▶ Given material
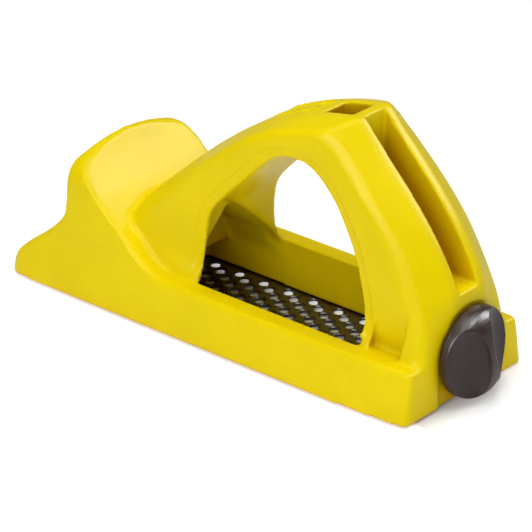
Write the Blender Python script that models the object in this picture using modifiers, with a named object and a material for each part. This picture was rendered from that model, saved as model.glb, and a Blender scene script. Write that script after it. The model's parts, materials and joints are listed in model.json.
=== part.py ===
"""Pocket plane with a perforated rasp blade, modelled as the pieces it comes apart into.

The model's X runs from the toe to the knob behind the heel, Y across the sole and Z up.
Lengths along the body are measured from the toe and heights from the sole, and the whole
model is then moved so that its origin lies under its middle, at the tips of the teeth.
"""
import math

import bmesh
import bpy
from mathutils import Matrix, Vector

MM = 0.001
GAP = 0.3 * MM                  # clearance between two pieces that touch

# Body, which is made to hold a standard blade
BLADE_LENGTH = 140.0 * MM
END_WALL = 7.5 * MM             # body beyond each end of the blade
BODY_LENGTH = BLADE_LENGTH + 2 * END_WALL
BODY_WIDTH = 57.4 * MM          # at the sole, amidships
DECK_HEIGHT = 15.4 * MM         # top of the side walls
HANDLE_HEIGHT = 78.0 * MM       # ridge of the handle
PADDLE_HEIGHT = 46.0 * MM       # top of the finger rest
HEEL_TUCK = 1.5 * MM            # each side is this much narrower at the heel
HEEL_CORNER = 0.6 * MM          # and this much more at the heel's rounded corners
SIDE_DRAFT = 2.6 * MM           # inset of each side wall at deck height
PADDLE_DRAFT = 4.4 * MM         # inset of each side at the finger rest
STRETCH_FROM = 60.0 * MM        # the body's shape stretches between these two stations
STRETCH_TO = 110.0 * MM
NOMINAL_LENGTH = 155.0 * MM     # sizes that the outlines below were drawn for
NOMINAL_WIDTH = 57.4 * MM
NOMINAL_HANDLE = 78.0 * MM
NOMINAL_PADDLE = 46.0 * MM
NOMINAL_DECK = 15.4 * MM
ROUNDING_VOXEL = 1.2 * MM       # cell size of the remesh that softens the moulding
ROUNDING_STEPS = 6              # smoothing passes, which set the size of the fillets
BODY_FACES = 0.09               # share of the remeshed faces that the solid keeps

# The handle's lines as (x, half width, z) in mm: its narrow ridge and back, its outer crests
# and the edge of the hand opening, each from the front foot up and then down the back
RIDGE_FRONT = [(38, 7.2, 28), (50, 7.2, 39.2), (60, 7.2, 48), (70, 7.2, 56.2), (80, 7.2, 63.4),
               (90, 7.2, 69.3), (100, 7.2, 73.3), (110, 7.2, 75.9), (121, 7.2, 78)]
SPINE = [(121, 7.2, 78), (127.3, 7.2, 70.8), (139.3, 7.2, 58.2), (148.2, 7.2, 47.2),
         (154.8, 7.2, 35.6), (156.3, 7.2, 27), (155.5, 7.2, 15)]
CREST_FRONT = [(38, 19.6, 22.5), (49, 18.8, 33), (59.5, 18.6, 42), (73, 18.1, 54.2),
               (83, 17.4, 62.2), (93, 17, 68), (104.6, 16.6, 72), (113, 16.2, 73.8)]
CREST_BACK = [(113, 16.2, 73.8), (117, 15.8, 72.2), (120.7, 15.4, 69.9), (125, 15.6, 66.3),
              (131.3, 16.4, 59.6), (135.8, 16.7, 54.8), (140, 16.8, 50), (143.6, 17, 45),
              (147, 17.8, 37.9), (150.1, 18.2, 31.8), (153.4, 18.9, 24.8), (155.3, 20.4, 15)]
GRIP_FRONT = [(70.6, 19.6, 15.4), (70.8, 17, 19), (71, 15.9, 26), (72.2, 15.8, 36),
              (77.6, 15.8, 43.2), (87, 15.8, 52.4), (94, 15.7, 59.3), (100, 15.6, 62.6)]
GRIP_BACK = [(100, 15.6, 62.6), (107, 15.5, 63), (113, 15.7, 60.6), (119, 16, 54.8),
             (124.6, 16.2, 46.2), (128.8, 16.6, 36.4), (131.8, 17.4, 25), (133, 19.6, 15.4)]
LINE_STATIONS = 40              # even steps that each of those lines is divided into
SLOT_FOOT = (155.4, 7.2, 33)    # lower end of the slot, on the line of the spine

# Openings and pockets of the body
WINDOW_HALF = 19.8 * MM         # half width of the chip window at the deck
WINDOW_TAPER = 1.8 * MM         # the window is this much narrower each side at the blade
WINDOW_REAR = 133.0 * MM
RAMP_HOLLOW_FRONT = 40.0 * MM   # low hollow under the ramp, ahead of the window
VAULT_FRONT = 50.0 * MM         # taller hollow under the front leg of the handle
VAULT_REAR = 74.0 * MM
VAULT_EAVES = 10.5 * MM
VAULT_RIDGE = 33.0 * MM
SLOT_HALF = 4.4 * MM            # slot down the back of the handle
SLOT_DEPTH = 12.0 * MM
TOP_POCKET_HALF = 4.8 * MM
TOP_POCKET_LENGTH = 10.5 * MM
TOP_POCKET_DEPTH = 9.0 * MM
RIDGE_WALL = 4.0 * MM           # wall between the top pocket and the slot
FOOT_POCKET_FRONT = 135.6 * MM
FOOT_POCKET_LENGTH = 11.4 * MM
FOOT_POCKET_HALF = 16.6 * MM    # half distance between the floors of the foot pockets

# Rasp blade
BLADE_WIDTH = 42.0 * MM
BLADE_SHEET = 1.2 * MM          # sheet and teeth together
BLADE_DROP = 0.7 * MM           # how far the teeth stand below the sole
TAB_SHEET = 0.8 * MM
TAB_WIDTH = 14.0 * MM
TAB_HEIGHT = 5.0 * MM
FLANGE_HEIGHT = 3.0 * MM
FLANGE_END = 4.0 * MM           # the turned-up edges stop short of the corners
HOLE_DIAMETER = 3.2 * MM
HOLE_PITCH = 9.85 * MM
ROW_PITCH = 2.45 * MM
ROW_SHIFT = 4.1 * MM
HOLE_MARGIN = 3.4 * MM          # blade edge to the first row of holes
END_MARGIN = 6.0 * MM

# Toe pin
PIN_DIAMETER = 3.0 * MM
PIN_LENGTH = 34.0 * MM

# Tensioner
STUD_DIAMETER = 5.0 * MM
STUD_ROOT = 5.0 * MM            # length of the stud that is moulded into the knob
HEEL_WALL = 4.0 * MM
TENSION_TRAVEL = 3.0 * MM
HOOK_SHEET = 1.6 * MM
CLAW_HEIGHT = 2.0 * MM          # underside of the claw above the blade
TAKE_UP = 1.2 * MM              # room behind the hook when the blade is tight
NUT_WIDTH = 1.6 * STUD_DIAMETER
NUT_THICKNESS = 3.2 * MM
HOOK_WIDTH = NUT_WIDTH + 7.0 * MM
WASHER_DIAMETER = 2.6 * STUD_DIAMETER
WASHER_THICKNESS = 0.8 * MM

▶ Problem
Write the complete data out, exactly as above.

▶ Written answer
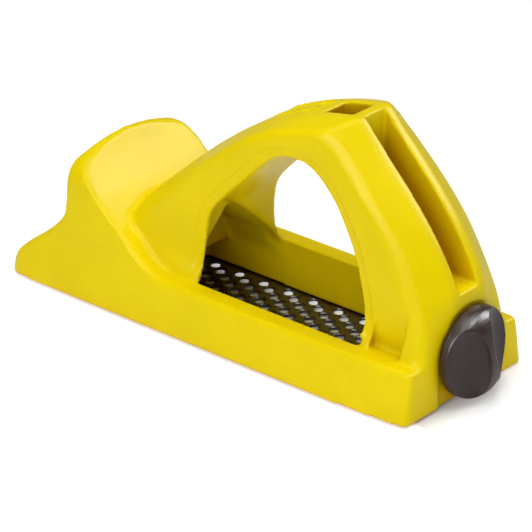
Write the Blender Python script that models the object in this picture using modifiers, with a named object and a material for each part. This picture was rendered from that model, saved as model.glb, and a Blender scene script. Write that script after it. The model's parts, materials and joints are listed in model.json.
=== part.py ===
"""Pocket plane with a perforated rasp blade, modelled as the pieces it comes apart into.

The model's X runs from the toe to the knob behind the heel, Y across the sole and Z up.
Lengths along the body are measured from the toe and heights from the sole, and the whole
model is then moved so that its origin lies under its middle, at the tips of the teeth.
"""
import math

import bmesh
import bpy
from mathutils import Matrix, Vector

MM = 0.001
GAP = 0.3 * MM                  # clearance between two pieces that touch

# Body, which is made to hold a standard blade
BLADE_LENGTH = 140.0 * MM
END_WALL = 7.5 * MM             # body beyond each end of the blade
BODY_LENGTH = BLADE_LENGTH + 2 * END_WALL
BODY_WIDTH = 57.4 * MM          # at the sole, amidships
DECK_HEIGHT = 15.4 * MM         # top of the side walls
HANDLE_HEIGHT = 78.0 * MM       # ridge of the handle
PADDLE_HEIGHT = 46.0 * MM       # top of the finger rest
HEEL_TUCK = 1.5 * MM            # each side is this much narrower at the heel
HEEL_CORNER = 0.6 * MM          # and this much more at the heel's rounded corners
SIDE_DRAFT = 2.6 * MM           # inset of each side wall at deck height
PADDLE_DRAFT = 4.4 * MM         # inset of each side at the finger rest
STRETCH_FROM = 60.0 * MM        # the body's shape stretches between these two stations
STRETCH_TO = 110.0 * MM
NOMINAL_LENGTH = 155.0 * MM     # sizes that the outlines below were drawn for
NOMINAL_WIDTH = 57.4 * MM
NOMINAL_HANDLE = 78.0 * MM
NOMINAL_PADDLE = 46.0 * MM
NOMINAL_DECK = 15.4 * MM
ROUNDING_VOXEL = 1.2 * MM       # cell size of the remesh that softens the moulding
ROUNDING_STEPS = 6              # smoothing passes, which set the size of the fillets
BODY_FACES = 0.09               # share of the remeshed faces that the solid keeps

# The handle's lines as (x, half width, z) in mm: its narrow ridge and back, its outer crests
# and the edge of the hand opening, each from the front foot up and then down the back
RIDGE_FRONT = [(38, 7.2, 28), (50, 7.2, 39.2), (60, 7.2, 48), (70, 7.2, 56.2), (80, 7.2, 63.4),
               (90, 7.2, 69.3), (100, 7.2, 73.3), (110, 7.2, 75.9), (121, 7.2, 78)]
SPINE = [(121, 7.2, 78), (127.3, 7.2, 70.8), (139.3, 7.2, 58.2), (148.2, 7.2, 47.2),
         (154.8, 7.2, 35.6), (156.3, 7.2, 27), (155.5, 7.2, 15)]
CREST_FRONT = [(38, 19.6, 22.5), (49, 18.8, 33), (59.5, 18.6, 42), (73, 18.1, 54.2),
               (83, 17.4, 62.2), (93, 17, 68), (104.6, 16.6, 72), (113, 16.2, 73.8)]
CREST_BACK = [(113, 16.2, 73.8), (117, 15.8, 72.2), (120.7, 15.4, 69.9), (125, 15.6, 66.3),
              (131.3, 16.4, 59.6), (135.8, 16.7, 54.8), (140, 16.8, 50), (143.6, 17, 45),
              (147, 17.8, 37.9), (150.1, 18.2, 31.8), (153.4, 18.9, 24.8), (155.3, 20.4, 15)]
GRIP_FRONT = [(70.6, 19.6, 15.4), (70.8, 17, 19), (71, 15.9, 26), (72.2, 15.8, 36),
              (77.6, 15.8, 43.2), (87, 15.8, 52.4), (94, 15.7, 59.3), (100, 15.6, 62.6)]
GRIP_BACK = [(100, 15.6, 62.6), (107, 15.5, 63), (113, 15.7, 60.6), (119, 16, 54.8),
             (124.6, 16.2, 46.2), (128.8, 16.6, 36.4), (131.8, 17.4, 25), (133, 19.6, 15.4)]
LINE_STATIONS = 40              # even steps that each of those lines is divided into
SLOT_FOOT = (155.4, 7.2, 33)    # lower end of the slot, on the line of the spine

# Openings and pockets of the body
WINDOW_HALF = 19.8 * MM         # half width of the chip window at the deck
WINDOW_TAPER = 1.8 * MM         # the window is this much narrower each side at the blade
WINDOW_REAR = 133.0 * MM
RAMP_HOLLOW_FRONT = 40.0 * MM   # low hollow under the ramp, ahead of the window
VAULT_FRONT = 50.0 * MM         # taller hollow under the front leg of the handle
VAULT_REAR = 74.0 * MM
VAULT_EAVES = 10.5 * MM
VAULT_RIDGE = 33.0 * MM
SLOT_HALF = 4.4 * MM            # slot down the back of the handle
SLOT_DEPTH = 12.0 * MM
TOP_POCKET_HALF = 4.8 * MM
TOP_POCKET_LENGTH = 10.5 * MM
TOP_POCKET_DEPTH = 9.0 * MM
RIDGE_WALL = 4.0 * MM           # wall between the top pocket and the slot
FOOT_POCKET_FRONT = 135.6 * MM
FOOT_POCKET_LENGTH = 11.4 * MM
FOOT_POCKET_HALF = 16.6 * MM    # half distance between the floors of the foot pockets

# Rasp blade
BLADE_WIDTH = 42.0 * MM
BLADE_SHEET = 1.2 * MM          # sheet and teeth together
BLADE_DROP = 0.7 * MM           # how far the teeth stand below the sole
TAB_SHEET = 0.8 * MM
TAB_WIDTH = 14.0 * MM
TAB_HEIGHT = 5.0 * MM
FLANGE_HEIGHT = 3.0 * MM
FLANGE_END = 4.0 * MM           # the turned-up edges stop short of the corners
HOLE_DIAMETER = 3.2 * MM
HOLE_PITCH = 9.85 * MM
ROW_PITCH = 2.45 * MM
ROW_SHIFT = 4.1 * MM
HOLE_MARGIN = 3.4 * MM          # blade edge to the first row of holes
END_MARGIN = 6.0 * MM

# Toe pin
PIN_DIAMETER = 3.0 * MM
PIN_LENGTH = 34.0 * MM

# Tensioner
STUD_DIAMETER = 5.0 * MM
STUD_ROOT = 5.0 * MM            # length of the stud that is moulded into the knob
HEEL_WALL = 4.0 * MM
TENSION_TRAVEL = 3.0 * MM
HOOK_SHEET = 1.6 * MM
CLAW_HEIGHT = 2.0 * MM          # underside of the claw above the blade
TAKE_UP = 1.2 * MM              # room behind the hook when the blade is tight
NUT_WIDTH = 1.6 * STUD_DIAMETER
NUT_THICKNESS = 3.2 * MM
HOOK_WIDTH = NUT_WIDTH + 7.0 * MM
WASHER_DIAMETER = 2.6 * STUD_DIAMETER
WASHER_THICKNESS = 0.8 * MM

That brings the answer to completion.